In a letter dated June 25, ISPAU agreed to abandon its petition and also withdraw the pending application for judicial review in the High Court.

"The commission has committed to furnishing ISPAU with a copy of the revised fee structure," reads UCC letter.

UCC says ISPAU may either obtain a national public infrastructure provider (NPIP) licence with a maximum of two regional public service provider licences or a national public service provider licence with no infrastructure licence in any region.

"An operator who obtains a national public infrastructure provider licence or a national public services provider licence along with authorisation for the regional public infrastructure provider licences shall pay licence fees of $60,000 or 0.89% of licensee's gross annual revenue, whichever is higher,'' it states.

It also says that an operator who obtains a national public service provider licence alone, without any regional public infrastructure provider license shall pay licence fees of $20,000 or 0.89% of the licensee's gross annual revenue.

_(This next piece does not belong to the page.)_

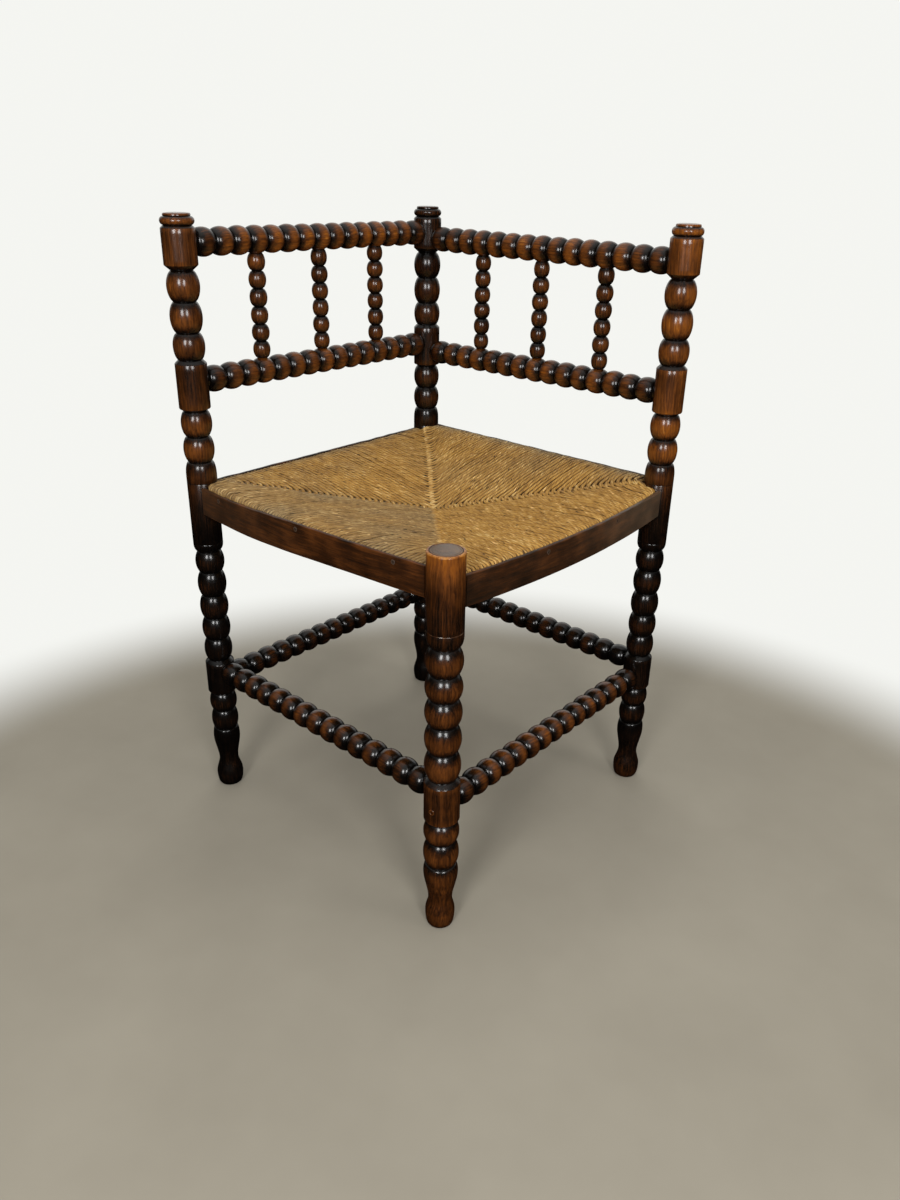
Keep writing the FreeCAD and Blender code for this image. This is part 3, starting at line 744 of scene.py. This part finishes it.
# From the middle outwards: share of the radius, height over the face and tone
NAIL_HEAD = (
    (0, 0.15, 0.3),
    (0.55, 0.15, 0.3),
    (0.72, 0.3, 0.56),
    (0.86, 0.3, 0.58),
    (1, 0, 0.2),
    (1, -6, 0),
    (0, -6, 0),
)
# The peg's sunken middle is darker: painted shade in the recess
PEG_HEAD = (
    (0, -0.9, 0.15),
    (0.5, -0.7, 0.2),
    (0.66, 0.5, 0.5),
    (0.84, 0.6, 0.66),
    (1, 0, 0.3),
    (1, -5, 0),
    (0, -5, 0),
)


def studs(name, node, material, heads, radius, rings):
    """Small round heads, each given by its centre on a face and the direction that it looks in."""
    points, faces, tones, grain = [], [], [], []
    for centre, out in heads:
        along = out.cross(Vector((0, 0, 1))).normalized()
        up = along.cross(out)
        faces += tube_faces(len(points), len(rings), STUD_SIDES)
        for share, depth, tone in rings:
            for step in range(STUD_SIDES):
                angle = 2 * math.pi * step / STUD_SIDES
                spread = along * math.cos(angle) + up * math.sin(angle)
                points.append(centre + spread * radius * max(share, 0.02) + out * depth)
                tones.append(tone)
                grain.append(tuple(spread * radius * share * MM + Vector((0, 0.03, 0))))
    build(name, points, faces, node, material, {"tone": tones}, {"grain": grain}, 60)


nail_heads = []
for side, distances in NAIL_PLACES.items():
    for distance in distances:
        outward = halves(side)[1] + side_reach(side, 0, distance)
        level = board_edges(side, distance)[1] - NAIL_DROP
        nail_heads.append((side_point(side, distance, outward, level), SIDES[side][1]))
studs("nail_heads", "apron_nails", nail_iron, nail_heads, NAIL_RADIUS, NAIL_HEAD)
peg_lean = math.asin((middle("leg_peg").x - east) / LEG_BLOCK)
peg_out = Vector((math.sin(peg_lean), -math.cos(peg_lean), 0))
peg_face = CORNERS["front"] + peg_out * (LEG_BLOCK - 0.1) + Vector((0, 0, middle("leg_peg").z))
studs("peg_head", "leg_peg", turned_wood, [(peg_face, peg_out)], PEG_RADIUS, PEG_HEAD)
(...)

UCC further committed itself to reducing fees of regional licenses. In 2017, UCC gazetted a licensing framework for the industry where a public infrastructure provider licence was listed at $30,000 and a regional public service provider licence at $10,000 per year.

ISPAU stated that the new fees purported to revoke the subsisting fees regime for the telecommunications/ ISP sector.

In their application for judicial review before Judge Musa Ssekaana, ISPAU sought for prerogative remedies; an order quashing the new (amended) licensing fees and a permanent injunction restraining UCC from revoking the current licences of the members of ISPAU.

Court documents indicate that following the first hearing of the application for interim order, UCC held two meetings with ISPAU on June 24 and 25 and concessions were made.

ISPAU was represented by lawyers Kenneth Muhangi, Peter Nyero Lakwiya, Ivan Ojakol, Kenneth Kipaalu and Grace Nanyonjo, all of KTA Advocates.